Manager Tiers and Market Share
The CLO management industry is concentrated among ~100 managers, with distinct performance tiers:
| Tier | AUM Range | # of Managers | Examples | Equity IRR Premium |
|---|---|---|---|---|
| Tier 1 | $15B+ | ~15 | Blackstone, Oak Hill, PGIM, Carlyle | +200-400 bps |
| Tier 2 | $5-15B | ~25 | Regional platforms, specialist managers | +50-150 bps |
| Tier 3 | $1-5B | ~30 | Emerging managers, niche strategies | -50 to +100 bps |
| Tier 4 | <$1B | ~30 | First-time issuers, very small shops | -100 to +50 bps |
Why tier matters: Tier 1 managers have superior deal flow (see loans first), deeper credit teams (better default avoidance), and stronger bank relationships (better execution). These advantages translate to 200-400 bps higher equity IRRs over full cycle.

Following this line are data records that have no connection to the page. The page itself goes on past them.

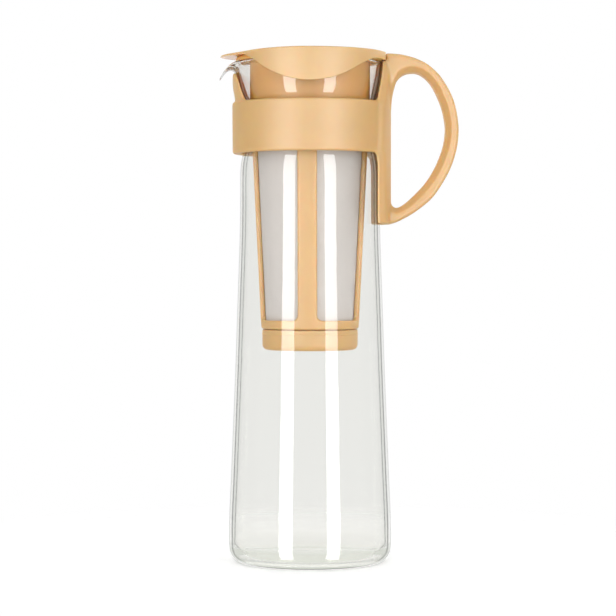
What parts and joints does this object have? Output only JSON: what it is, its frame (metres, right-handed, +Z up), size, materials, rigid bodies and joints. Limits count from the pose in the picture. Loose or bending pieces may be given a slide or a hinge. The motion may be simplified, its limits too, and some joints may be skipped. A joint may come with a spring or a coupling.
{
  "type": "cold brew coffee maker",
  "caption": "Slim glass cold brew pot with a clamped loop handle, a visored lid and a hanging mesh strainer with a turn-off cap.",
  "frame": {"origin": "on the carafe's axis, in the plane of its foot", "axes": "+Z up, -X towards the spout, +X towards the handle"},
  "size_m": [0.1374, 0.0934, 0.2923],
  "materials": {
    "carafe_glass": "clear heat-resistant glass",
    "band_plastic": "satin moulded polypropylene, light coffee brown",
    "screw_steel": "plain stainless steel",
    "frame_plastic": "satin moulded polypropylene, light coffee brown",
    "mesh_cloth": "fine woven polyester mesh",
    "cap_plastic": "satin moulded polypropylene, light coffee brown",
    "lid_plastic": "satin moulded polypropylene, light coffee brown"
  },
  "bodies": {
    "pot": {"glass_carafe": "carafe_glass", "handle_band": "band_plastic", "band_screw": "screw_steel"},
    "strainer": {"strainer_frame": "frame_plastic", "strainer_mesh": "mesh_cloth"},
    "cap": {"strainer_cap": "cap_plastic"},
    "lid": {"lid": "lid_plastic"}
  },
  "joints": [
    {"name": "strainer_lift", "type": "slide", "parent": "pot", "child": "strainer", "axis": [0, 0, 1], "range_m": [0, 0.18]},
    {"name": "lid_lift", "type": "slide", "parent": "strainer", "child": "lid", "axis": [0, 0, 1], "range_m": [0, 0.04]},
    {"name": "cap_turn", "type": "hinge", "parent": "strainer", "child": "cap", "pos_m": [0, 0, 0.1285], "axis": [0, 0, -1], "range_deg": [0, 45]}
  ]
}
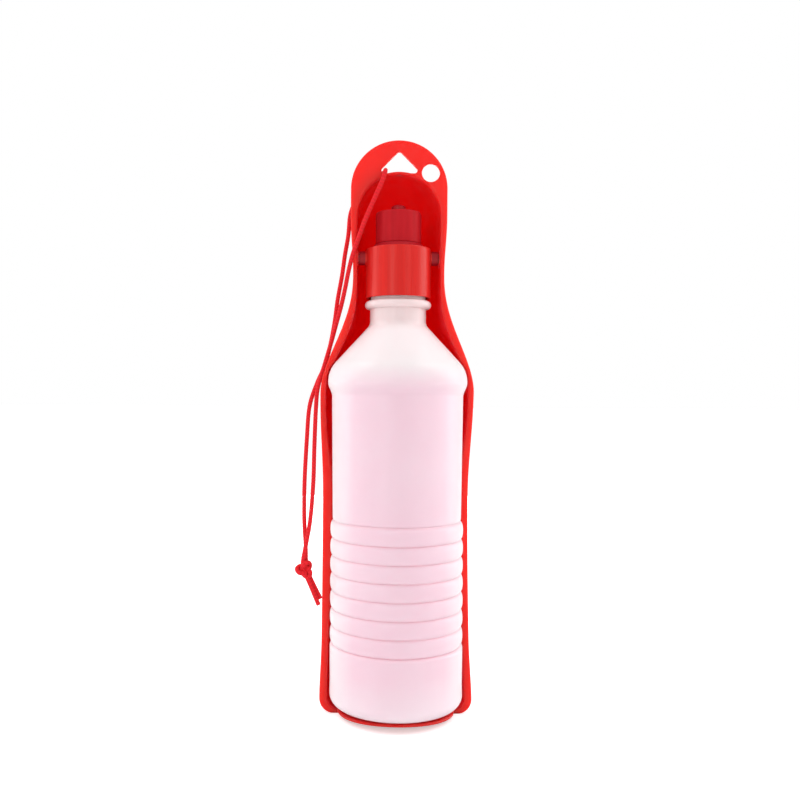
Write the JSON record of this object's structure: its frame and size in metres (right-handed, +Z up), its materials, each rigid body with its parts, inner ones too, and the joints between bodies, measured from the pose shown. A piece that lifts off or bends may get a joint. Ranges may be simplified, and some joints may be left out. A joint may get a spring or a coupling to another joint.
{
  "type": "dog travel water bottle",
  "caption": "Squeeze water bottle that folds into its own drinking trough, with a push-pull spout and a looped carrying cord.",
  "frame": {"origin": "on the ground under the bottle's axis, on the trough's flat foot, just behind its front edge", "axes": "+Z up along the bottle's axis, -Y towards the open front of the trough, +X to the right seen from the front; the trough swings about an axis along X"},
  "size_m": [0.0817, 0.0667, 0.2629],
  "materials": {
    "milky_bottle": "milky translucent soft polyethylene, smooth with a faint satin sheen",
    "tray_red": "bright red moulded polypropylene with a soft gloss",
    "cap_red": "red moulded polypropylene with fine vertical flow marks",
    "spout_red": "deeper red satin polyethylene",
    "liner_white": "soft white foamed liner",
    "cord_red": "fine round braid"
  },
  "bodies": {
    "bottle": {"bottle": "milky_bottle"},
    "cap": {"screw_cap": "cap_red", "cap_liner": "liner_white"},
    "spout": {"spout_sleeve": "spout_red"},
    "trough": {"tray": "tray_red", "cord_front_strand": "cord_red", "cord_back_strand": "cord_red", "cord_knot": "cord_red"}
  },
  "joints": [
    {"name": "cap_turn", "type": "hinge", "parent": "bottle", "child": "cap", "pos_m": [0, 0, 0.2], "axis": [0, 0, 1], "range_deg": [0, 540]},
    {"name": "trough_swing", "type": "hinge", "parent": "cap", "child": "trough", "pos_m": [0, 0, 0.20952], "axis": [1, 0, 0], "range_deg": [0, 135]},
    {"name": "spout_pull", "type": "slide", "parent": "cap", "child": "spout", "axis": [0, 0, 1], "range_m": [0, 0.005]}
  ]
}
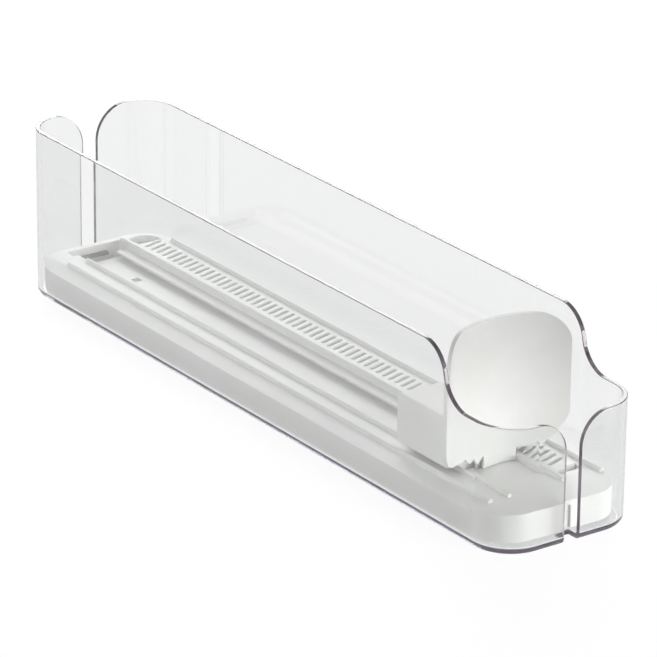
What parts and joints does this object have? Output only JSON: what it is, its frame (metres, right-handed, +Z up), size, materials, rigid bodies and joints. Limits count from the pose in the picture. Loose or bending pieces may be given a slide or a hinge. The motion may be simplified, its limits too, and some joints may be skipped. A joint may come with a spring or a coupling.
{
  "type": "refrigerator bin with spring pusher",
  "caption": "Clear one-lane refrigerator bin with a white slotted track and a spring-driven pusher that feeds cans or bottles to the front.",
  "frame": {"origin": "middle of the flat underside of the clear bin", "axes": "+X across the bin, -Y towards the low front lip, +Z up"},
  "size_m": [0.08, 0.4, 0.088],
  "materials": {
    "clear_plastic": "clear, polished, colourless",
    "white_plastic": "satin moulded",
    "gear_plastic": "natural acetal",
    "soft_pad": "soft grey elastomer",
    "spring_steel": "bright rolled",
    "zinc_steel": "bright plated"
  },
  "bodies": {
    "bin": {"clear_bin": "clear_plastic", "track_base": "white_plastic", "track_pads": "soft_pad", "rack_strip": "white_plastic", "front_stop": "white_plastic", "stop_screw": "zinc_steel", "front_bumper": "soft_pad", "rear_bumper": "soft_pad"},
    "pusher": {"pusher_panel": "white_plastic", "panel_screws": "zinc_steel", "pusher_housing": "white_plastic", "housing_screws": "zinc_steel", "carriage": "white_plastic", "axle_bushes": "gear_plastic", "spring_barrel": "gear_plastic", "barrel_lid": "gear_plastic", "mainspring": "spring_steel"},
    "drive_train": {"drive_axle": "zinc_steel", "axle_clips": "spring_steel", "drive_pinion": "gear_plastic", "spring_arbor": "gear_plastic"}
  },
  "joints": [
    {"name": "pusher_slide", "type": "slide", "parent": "bin", "child": "pusher", "axis": [0, 1, 0], "range_m": [0, 0.2911], "stiffness_N_per_m": 5, "springref_m": -0.35},
    {"name": "drive_spin", "type": "hinge", "parent": "pusher", "child": "drive_train", "pos_m": [0, -0.121, 0.02715], "axis": [-1, 0, 0], "range_deg": [0, 1800]}
  ],
  "couplings": [
    {"joint": "drive_spin", "follows": "pusher_slide", "rad_per_m": 104.72}
  ]
}
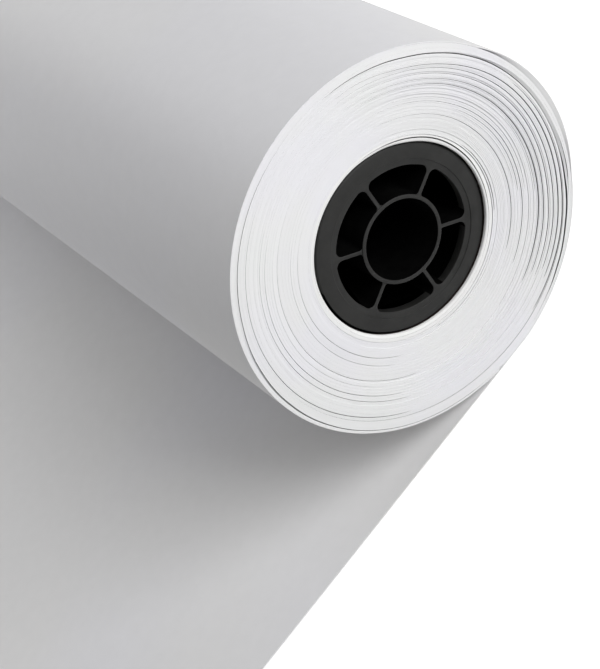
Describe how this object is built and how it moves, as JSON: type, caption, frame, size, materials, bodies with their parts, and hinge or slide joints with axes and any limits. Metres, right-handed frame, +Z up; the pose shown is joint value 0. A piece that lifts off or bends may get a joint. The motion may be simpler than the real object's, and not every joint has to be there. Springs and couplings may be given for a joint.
{
  "type": "kraft paper roll",
  "caption": "Roll of white kraft paper on a thin core with a moulded plug in each end, lying on its own unrolled tail.",
  "frame": {"origin": "on the surface that the roll lies on, under the middle of the roll's axis", "axes": "+X along the roll towards the end with the recessed turns, +Z up, and the loose tail lies flat towards -Y"},
  "size_m": [0.4599, 0.2724, 0.1022],
  "materials": {
    "paper": "matte",
    "core": "matte",
    "plug": "matte"
  },
  "bodies": {
    "root": {"paper_web": "paper", "core_tube": "core", "end_plug_near": "plug", "end_plug_far": "plug"}
  },
  "joints": []
}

Arrangers (Underwriters): Wall Street's Structuring Desks
Role and Responsibilities
Arrangers are investment banks that structure, market, and distribute CLO tranches to investors. Key functions:
- Structuring: Design tranche sizes, spreads, and legal terms
- Rating agency liaison: Coordinate with Moody's/S&P/Fitch to obtain ratings
- Marketing: Roadshow presentations to potential investors
- Pricing: Determine final spreads based on investor demand
- Distribution: Sell tranches to insurance, asset managers, banks
Major CLO Arrangers (2024)
| Arranger | 2024 Market Share | CLO Issuance Volume | Specialty |
|---|---|---|---|
| JP Morgan | 16% | $22B | Broad distribution, Tier 1 managers |
| BofA Securities | 14% | $19B | Insurance-focused, AAA/AA specialists |
| Citi | 12% | $16B | International investors, repeat issuers |
| Barclays | 11% | $15B | Mezzanine tranches, European CLOs |
| Wells Fargo | 10% | $14B | Regional banks, conservative structures |
Arranger Compensation
Arrangers earn underwriting fees totaling 60-100 bps of total deal size:
- AAA tranches: 15-25 bps (easy to place, low margin)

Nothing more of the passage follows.